What about the Bottom Line?

Finally, note that neither NEV nor NII simulations take into account net operating expense. These modeling methodologies do not help decision makers understand if the credit union will make or lose money. This can cause decision makers to not understand threats to net worth.

After more than two decades of working with credit union managements and boards on ALM, forecasting, and strategic planning, we have found most decision makers want to know if they will be positioned to make or lose money. And, if there is risk of negative earnings, does the credit union have enough net worth to absorb losses and remain safe and sound? Understanding this risk could help decision makers to determine what steps could be taken to reduce the risk of loss.

If you are relying on NEV and NII simulations to measure risk, recognize the limitations from a decision-making perspective.

If you only remember two things from this article, remember:

1) The heat is on—it’s more important than ever to understand the assumptions that go into your risk simulations.

2) If you have conflicting assumptions, decide if they make sense and, if not, make it a priority to change the conflict!

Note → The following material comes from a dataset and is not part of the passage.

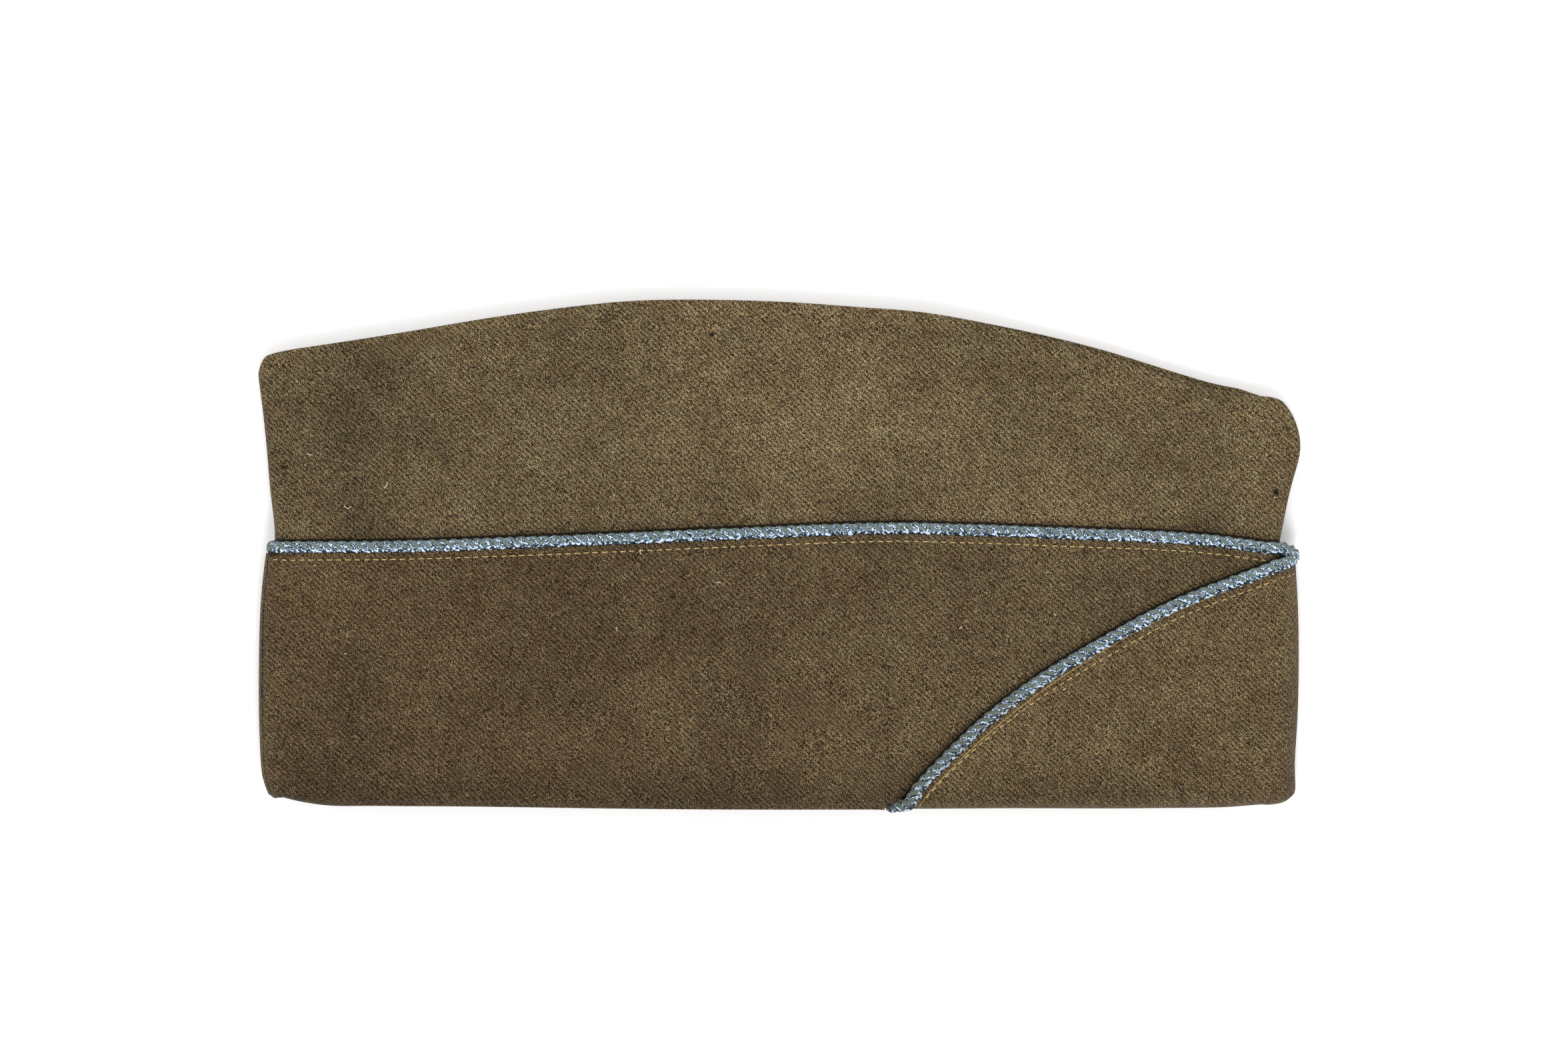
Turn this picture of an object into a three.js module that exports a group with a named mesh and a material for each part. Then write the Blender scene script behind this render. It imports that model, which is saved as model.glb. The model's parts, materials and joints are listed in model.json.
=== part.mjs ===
// A garrison cap lying on its left side, as it lies folded flat on a table.
// Millimetres. +X runs to the cap's front, +Y to the top of its crown and +Z up from the table.
// The origin is on the table, under the middle of the cap's outline.

import * as THREE from "three";

// Driving sizes of the folded cap
const capLength = 288;
const capHeight = 140.8;
const bodyThickness = 18;
const endThickness = 8;

// Cloth and cord
const crownWall = 1.6;
const curtainWall = 2.2;
const cordDiameter = 3.2;
const clothGap = 0.3;

// Folds
const endRoll = 3.5;
const hemDepth = 8;
const pleatDepth = 32;
const pleatOpening = 0.5;
const pleatInset = 1.5;
const pleatEndDepth = 6;
const ridgeSetback = 0.4;
const droopClearance = 0.4;
const stepRun = 2.5;
const footRun = 5;
const flapLeastLeg = 1.2;
const cordEndGap = 0.8;

// Angles of the curtain's joins around the ends, in degrees above the seam line
const backSeam = 33;
const seamHalfGap = 2.5;
const underlapEnd = 8;
const hemEndAngle = 70;
const tipAngle = 67.5;
const tipRiseAngle = -67.5;
const rightCordEnd = 55;
const cordFootAngle = 100;

// Outline of the crown's top edge: at is a share of the length from the back, rise a share of the height
const topLine = [
  { at: 0.0006, rise: 0.8545 },
  { at: 0.0026, rise: 0.866 },
  { at: 0.0077, rise: 0.882 },
  { at: 0.0154, rise: 0.89 },
  { at: 0.0345, rise: 0.904 },
  { at: 0.137, rise: 0.937 },
  { at: 0.2137, rise: 0.963 },
  { at: 0.2905, rise: 0.984 },
  { at: 0.3672, rise: 0.999 },
  { at: 0.4696, rise: 0.999 },
  { at: 0.5464, rise: 0.992 },
  { at: 0.6488, rise: 0.971 },
  { at: 0.7255, rise: 0.946 },
  { at: 0.8023, rise: 0.906 },
  { at: 0.8791, rise: 0.857 },
  { at: 0.9559, rise: 0.815 },
  { at: 0.9878, rise: 0.793 },
];

// The crown's back end, from the fold at the bottom to the top corner
const backEdge = [
  { rise: 0, at: 0.0154 },
  { rise: 0.081, at: 0.0122 },
  { rise: 0.225, at: 0.0102 },
  { rise: 0.409, at: 0.0122 },
  { rise: 0.535, at: 0.0179 },
  { rise: 0.592, at: 0.0134 },
  { rise: 0.671, at: 0.0102 },
  { rise: 0.813, at: 0.0032 },
  { rise: 0.855, at: 0.0006 },
  { rise: 1, at: 0.0006 },
];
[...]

Since 1991, c. myers corporation has partnered exclusively with credit unions and has worked with about 25 percent of the CUs over $100 million in assets and 50 percent of those over $1 billion providing strategic planning, process improvement, project management, ALM, and budgeting services. The company’s philosophy is to help clients ask the right, and often tough, questions to create a solid foundation that links strategy and desired financial performance. Reach a principal at 800.238.7475.

NEV and NII, Defined

NCUA Letter to Credit Unions 99-CU-12 says, “NEV equals the fair value of assets minus the fair value of liabilities.” NII is the difference between net interest income and net interest expense.